Several factors are creating emerging risks in the sector.

  • Class-action lawsuits focused on anti-consumer, staffing, marketing and ADA violations could be coming in more states.
  • Expanded litigation beyond urban areas is affecting results in suburban and exurban venues more dramatically.
  • Natural disasters, including wildfires, catastrophic storms and flooding, are drawing underwriter attention to disaster preparedness.
  • Although occupancy challenges have dampened M&A in the sector, significant activity persists and a focus on due diligence, vetting policies and procedures, and mitigating turnover is critical to making sure the combinations will succeed. Underwriters will still focus on pre-acquisition loss history on assets that are in play.

Increasing claim frequency and severity trends, identified in actuarial and industry data, are putting pressure on carrier loss ratios, driving rate, pushing increased retentions and adding scrutiny to the overall underwriting process.

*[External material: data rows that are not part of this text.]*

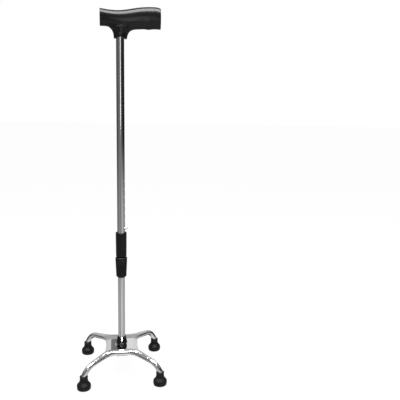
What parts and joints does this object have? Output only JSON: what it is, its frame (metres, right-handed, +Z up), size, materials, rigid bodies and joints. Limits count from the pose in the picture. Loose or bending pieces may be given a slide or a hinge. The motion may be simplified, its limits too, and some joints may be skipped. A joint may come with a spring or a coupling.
{
  "type": "quad walking cane",
  "caption": "Walking cane with a T-handle, a telescoping tube shaft with snap button and lock nut, and a four-legged plated base on rubber feet.",
  "frame": {"origin": "on the floor under the axis of the shaft, at the middle of the four feet", "axes": "+Z up along the shaft, X along the handle and the wide way of the base's tubes, front row of feet at -Y"},
  "size_m": [0.218, 0.234, 0.9136],
  "materials": {
    "black_plastic": "smooth glossy black moulded plastic",
    "grey_metal": "bright plated tube with fine lengthwise polishing lines",
    "plated_steel": "plated steel, stamped and bent, softly mirror-like",
    "weld": "plated weld bead, rippled",
    "rubber": "black satin rubber",
    "black_steel": "black coated rivet",
    "zinc_hardware": "zinc plated fastener",
    "button_steel": "drawn steel, satin",
    "spring_steel": "bare spring steel strip",
    "nylon": "natural nylon"
  },
  "bodies": {
    "upper_shaft": {"handle_grip": "black_plastic", "handle_front_cap": "black_plastic", "handle_rear_cap": "black_plastic", "handle_rivet": "black_steel", "shaft_plug": "nylon", "upper_tube": "grey_metal", "lock_sleeve": "black_plastic", "sleeve_screw": "zinc_hardware"},
    "lock_ring": {"lock_ring": "nylon"},
    "lock_nut": {"lock_nut": "black_plastic"},
    "snap_button": {"snap_button": "button_steel"},
    "base": {"lower_tube": "grey_metal", "guide_bush": "nylon", "snap_spring": "spring_steel", "base_boot": "rubber", "tube_foot_plug": "nylon", "base_bolt": "zinc_hardware", "base_washer": "zinc_hardware", "spring_washer": "zinc_hardware", "saddle_plate": "plated_steel", "front_leg_tube": "plated_steel", "rear_leg_tube": "plated_steel", "weld_beads": "weld", "foot_front_left": "rubber", "foot_front_right": "rubber", "foot_back_left": "rubber", "foot_back_right": "rubber", "foot_washers": "zinc_hardware"}
  },
  "joints": [
    {"name": "height_adjust", "type": "slide", "parent": "base", "child": "upper_shaft", "axis": [0, 0, 1], "range_m": [-0.12, 0]},
    {"name": "snap_button_press", "type": "slide", "parent": "base", "child": "snap_button", "axis": [-1, 0, 0], "range_m": [0, 0.0074], "stiffness_N_per_m": 900, "springref_m": -0.002, "deforming": ["snap_spring"]},
    {"name": "nut_turn", "type": "hinge", "parent": "lock_ring", "child": "lock_nut", "pos_m": [0, 0, 0.275], "axis": [0, 0, 1], "range_deg": [-360.5, 0]},
    {"name": "ring_travel", "type": "slide", "parent": "upper_shaft", "child": "lock_ring", "axis": [0, 0, 1], "range_m": [-0.002, 0]}
  ],
  "couplings": [
    {"joint": "nut_turn", "follows": "ring_travel", "rad_per_m": 3141.6}
  ]
}
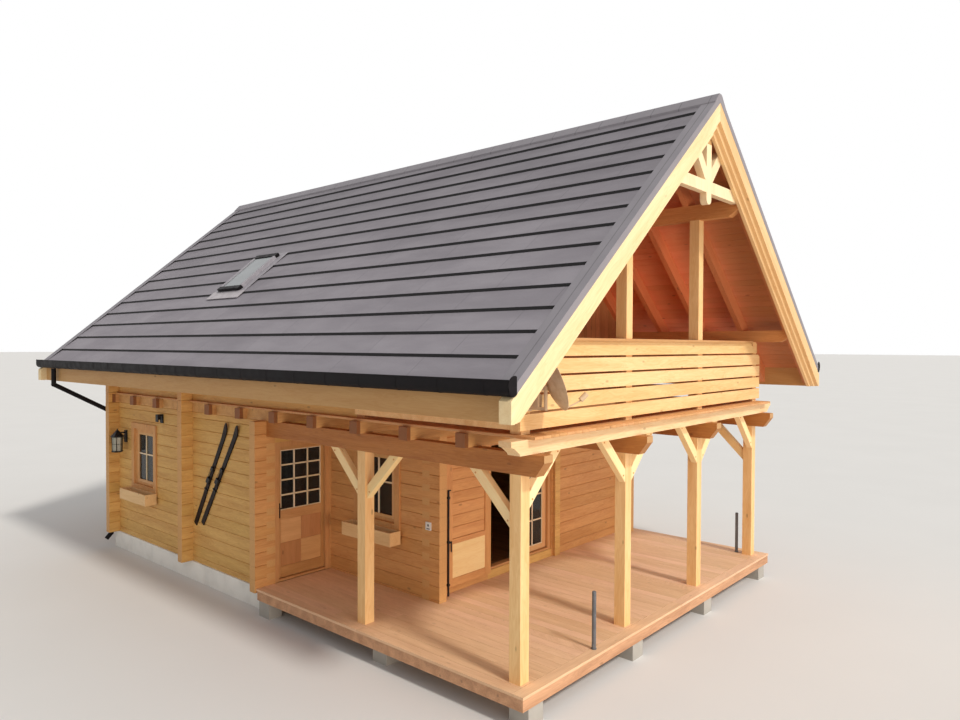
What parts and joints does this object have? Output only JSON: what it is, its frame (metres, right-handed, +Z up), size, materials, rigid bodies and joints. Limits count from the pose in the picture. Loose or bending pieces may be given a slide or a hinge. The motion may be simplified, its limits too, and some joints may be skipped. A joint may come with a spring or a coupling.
{
  "type": "chalet",
  "caption": "Alpine log chalet with a steep overhanging roof, a covered porch on timber posts, a balcony in the gable, a recessed entrance and hinged doors.",
  "frame": {"origin": "on the ground under the middle of the roof, where the plinth and the deck piers rest", "axes": "+Z up, +X to the right of someone facing the front gable, -Y out of the front gable"},
  "size_m": [8.454, 11.379, 7.0136],
  "materials": {
    "log_wood": "matt glazed softwood",
    "frame_wood": "matt glazed softwood",
    "board_wood": "red-brown glazed boards",
    "pale_wood": "pale glazed softwood",
    "door_wood": "satin brown wood",
    "deck_wood": "weathered boards",
    "oiled_floor": "oiled boards",
    "dark_wood": "dark weathered wood",
    "render": "pale mineral render",
    "roof_tile": "matt grey mineral covering",
    "gutter_metal": "near-black coated sheet",
    "black_iron": "black paint",
    "grey_metal": "grey paint",
    "ski_lacquer": "worn lacquer",
    "glazing": "clear glass"
  },
  "bodies": {
    "house": {"plinth": "render", "ground_floor": "oiled_floor", "side_walls": "log_wood", "back_wall": "log_wood", "front_walls": "log_wood", "window_wall": "log_wood", "door_heads_and_sill": "log_wood", "cross_wall_ends": "log_wood", "floor_joists": "log_wood", "upper_floor": "board_wood", "knee_walls": "board_wood", "gable_walls": "board_wood", "purlins": "frame_wood", "rafters": "board_wood", "roof_boarding": "board_wood", "roof_covering": "roof_tile", "roof_trims": "roof_tile", "verge_and_eaves_boards": "pale_wood", "gutters": "gutter_metal", "downpipes": "gutter_metal", "gable_truss": "pale_wood", "posts": "frame_wood", "porch_beams": "frame_wood", "front_beam": "frame_wood", "braces": "frame_wood", "railing": "pale_wood", "deck_boards": "deck_wood", "deck_frame": "dark_wood", "deck_piers": "render", "door_frames": "door_wood", "patio_shutter": "door_wood", "window_frames": "frame_wood", "window_glass": "glazing", "flower_boxes": "door_wood", "wall_lamps": "black_iron", "skylight": "roof_tile", "satellite_dish": "grey_metal", "skis": "ski_lacquer", "bollards": "grey_metal"},
    "entrance_door": {"entrance_leaf": "door_wood", "entrance_glass": "glazing"},
    "patio_door_left": {"patio_left_leaf": "door_wood", "patio_left_glass": "glazing"},
    "patio_door_right": {"patio_right_leaf": "door_wood", "patio_right_glass": "glazing"}
  },
  "joints": [
    {"name": "entrance_hinge", "type": "hinge", "parent": "house", "child": "entrance_door", "pos_m": [-2.104, -0.2415, 1.4], "axis": [0, 0, -1], "range_deg": [0, 95]},
    {"name": "patio_left_hinge", "type": "hinge", "parent": "house", "child": "patio_door_left", "pos_m": [-0.746, -2.4115, 1.4], "axis": [0, 0, 1], "range_deg": [-90, 0]},
    {"name": "patio_right_hinge", "type": "hinge", "parent": "house", "child": "patio_door_right", "pos_m": [0.726, -2.4115, 1.4], "axis": [0, 0, -1], "range_deg": [0, 95]}
  ]
}
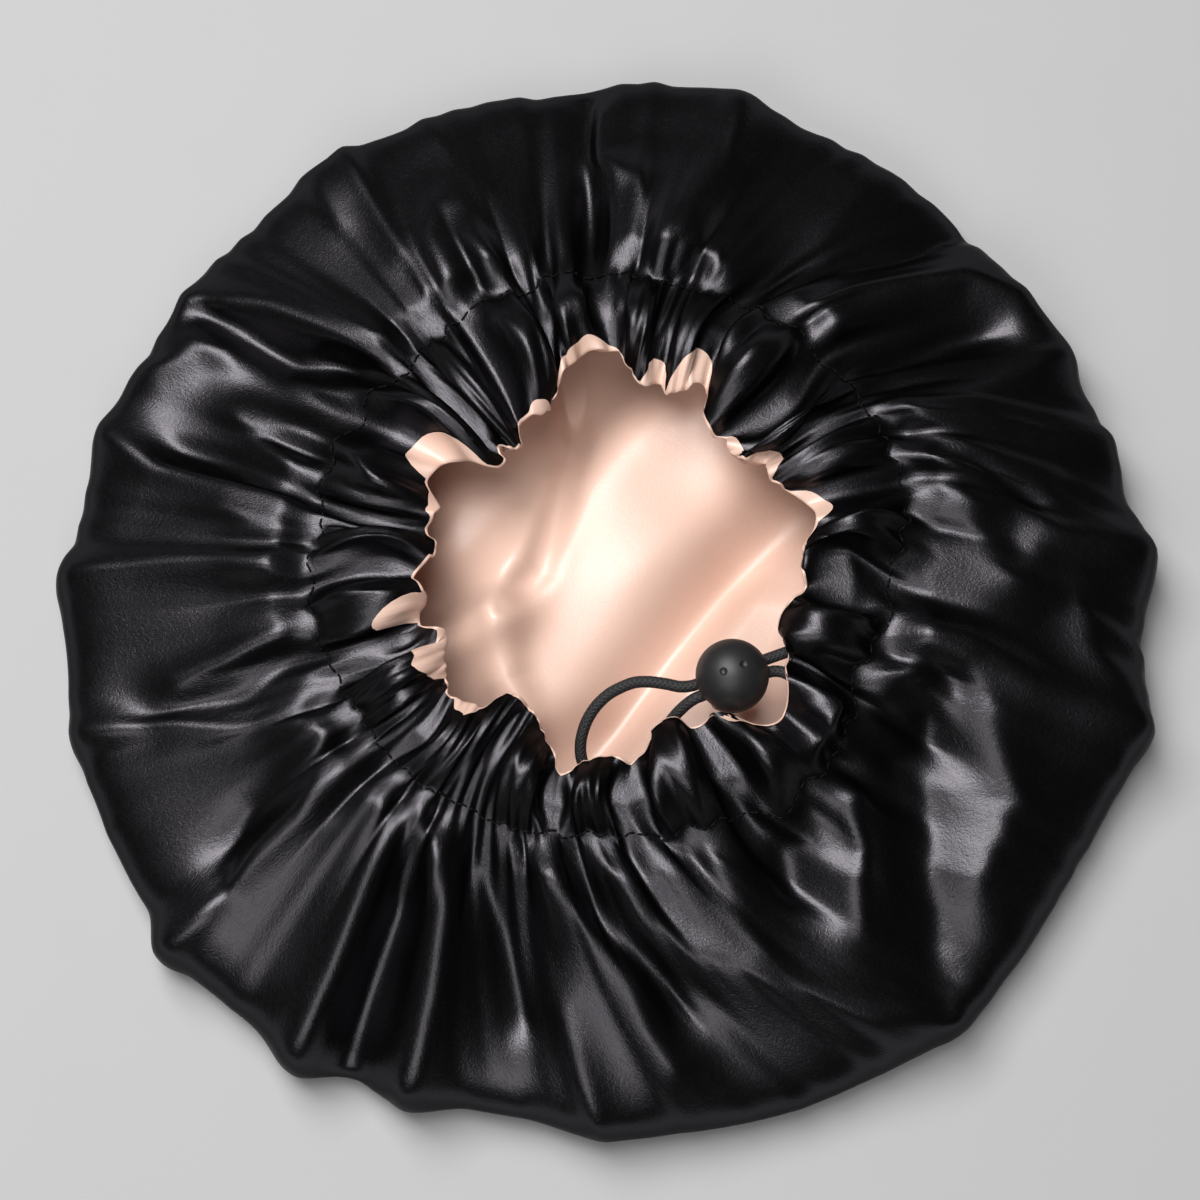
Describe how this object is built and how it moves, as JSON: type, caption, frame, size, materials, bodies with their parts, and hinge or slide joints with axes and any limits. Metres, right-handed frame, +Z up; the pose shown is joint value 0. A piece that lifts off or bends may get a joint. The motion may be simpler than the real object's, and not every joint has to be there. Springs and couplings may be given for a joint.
{
  "type": "hair bonnet",
  "caption": "Round double-layer satin hair bonnet with a contrasting lining, gathered by an elastic drawcord with a ball cord lock and a pull loop.",
  "frame": {"origin": "middle of the object's box on the surface that it lies on, with the crown down", "axes": "+Z up through the mouth, +X to the right and +Y away from the viewer in the picture"},
  "size_m": [0.3216, 0.3205, 0.0565],
  "materials": {
    "satin_outer": "crepe-back satin, soft sheen",
    "satin_lining": "smooth champagne satin",
    "thread": "matt sewing thread",
    "cord": "braided cover over an elastic core",
    "plastic": "matt moulded plastic",
    "spring_wire": "drawn wire"
  },
  "bodies": {
    "bonnet": {"outer_satin": "satin_outer", "lining_satin": "satin_lining", "casing_stitching": "thread", "hem_seam_thread": "thread", "drawcord_upper_run": "cord", "drawcord_lower_run": "cord", "cord_joint_sleeve": "plastic", "pull_loop": "cord"},
    "lock": {"lock_body": "plastic", "lock_spring": "spring_wire"},
    "plunger": {"lock_plunger": "plastic"}
  },
  "joints": [
    {"name": "lock_slide", "type": "slide", "parent": "bonnet", "child": "lock", "axis": [-0.9397, -0.342, 0], "range_m": [-0.0025, 0.0035]},
    {"name": "button_press", "type": "slide", "parent": "lock", "child": "plunger", "axis": [0, 0, 1], "range_m": [0, 0.0035], "stiffness_N_per_m": 600, "deforming": ["lock_spring"]}
  ]
}
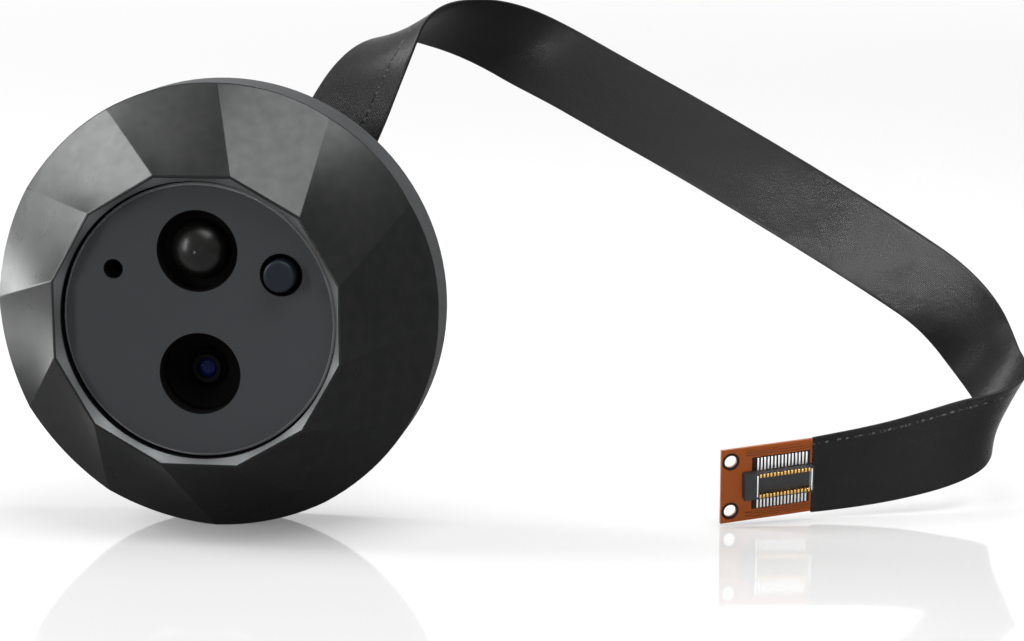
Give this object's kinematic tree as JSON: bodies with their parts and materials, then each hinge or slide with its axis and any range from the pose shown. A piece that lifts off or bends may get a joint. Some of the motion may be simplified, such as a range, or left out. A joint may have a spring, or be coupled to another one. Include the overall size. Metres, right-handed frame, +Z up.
{
  "type": "video intercom",
  "caption": "Round door-mounted camera unit of a video intercom, with a faceted bezel, motion sensor, push button, rear spigot and a flat ribbon with a board plug.",
  "frame": {"origin": "centre of the rear spigot, in the plane of the door's outer face", "axes": "+Y along the spigot into the door, +Z up, and the face looks along -Y"},
  "size_m": [0.1389, 0.052, 0.0693],
  "materials": {
    "bezel_coat": "satin",
    "face_anodised": "satin",
    "cover_plastic": "matte",
    "sensor_lens_plastic": "gloss",
    "button_plastic": "satin",
    "plunger_plastic": "matte",
    "seal_rubber": "matte",
    "pad_foam": "matte",
    "adhesive_tape": "matte",
    "steel": "satin",
    "capsule_metal": "satin",
    "brass": "satin",
    "contact_gold": "gloss",
    "board_laminate": "satin",
    "chip_moulding": "matte",
    "optic_glass": "gloss",
    "lens_plastic": "matte",
    "connector_plastic": "matte",
    "cloth_tape": "matte",
    "flex_film": "gloss",
    "stiffener_laminate": "satin"
  },
  "bodies": {
    "unit": {"bezel": "bezel_coat", "board_screws": "steel", "button_seal": "seal_rubber", "carrier": "cover_plastic", "carrier_screws": "steel", "cover_screws": "steel", "cover_seal": "seal_rubber", "door_pad": "pad_foam", "face_plate": "face_anodised", "face_tape": "adhesive_tape", "image_sensor": "chip_moulding", "ir_filter": "optic_glass", "lens_barrel": "lens_plastic", "lens_glass": "optic_glass", "lens_holder": "lens_plastic", "lens_hood": "lens_plastic", "main_board": "board_laminate", "microphone": "capsule_metal", "microphone_boot": "seal_rubber", "pir_lens": "sensor_lens_plastic", "pir_sensor": "steel", "pir_window": "optic_glass", "plug_contacts": "contact_gold", "plug_housing": "connector_plastic", "plug_stiffener": "stiffener_laminate", "plug_tongue": "flex_film", "processor_chip": "chip_moulding", "rear_cover": "cover_plastic", "ribbon": "cloth_tape", "ribbon_grommet": "seal_rubber", "ribbon_socket": "connector_plastic", "ribbon_tail": "cloth_tape", "switch_body": "connector_plastic", "switch_cover": "steel", "switch_dome": "steel", "thread_inserts": "brass"},
    "button": {"button_cap": "button_plastic"},
    "plunger": {"switch_plunger": "plunger_plastic"}
  },
  "joints": [
    {"name": "button_press", "type": "slide", "parent": "unit", "child": "button", "axis": [0, 1, 0], "range_m": [0, 0.0004], "stiffness_N_per_m": 1200, "springref_m": -0.0005},
    {"name": "plunger_press", "type": "slide", "parent": "unit", "child": "plunger", "axis": [0, 1, 0], "range_m": [0, 0.0008]}
  ],
  "couplings": [
    {"joint": "plunger_press", "follows": "button_press", "ratio": 1}
  ]
}
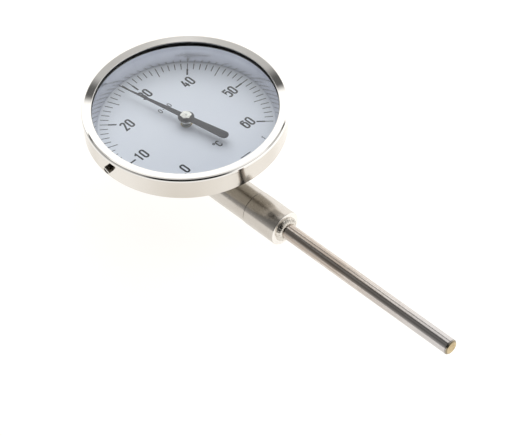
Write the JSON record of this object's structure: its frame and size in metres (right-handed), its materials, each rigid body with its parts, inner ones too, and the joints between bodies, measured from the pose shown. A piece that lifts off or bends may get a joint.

  • Recent studies indicate assisted living and memory care communities are averaging higher severity losses than those in skilled nursing facilities. Buyers will need to keep a keen eye on verdicts, settlements, class action matters and the evolution of tort conditions in various venues.
  • Carriers are focusing more on management of falls, memory care and prescription drugs.
  • Carriers have begun to restrict coverage grants, such as most favorable venue endorsements for punitive damages and are adding coverage triggers that allow defense costs to erode primary limits of insurance.
  • Several states are seeing significant rate increases, including California, Illinois (Cook and the collar counties) and Florida.
  • Natural disaster losses are negatively impacting property pricing and coverage grants.
  • Auto and cyber lines of business are also under pressure due to adverse experience.
  • Expect terms and conditions to come under increasing scrutiny from carriers in high focus areas.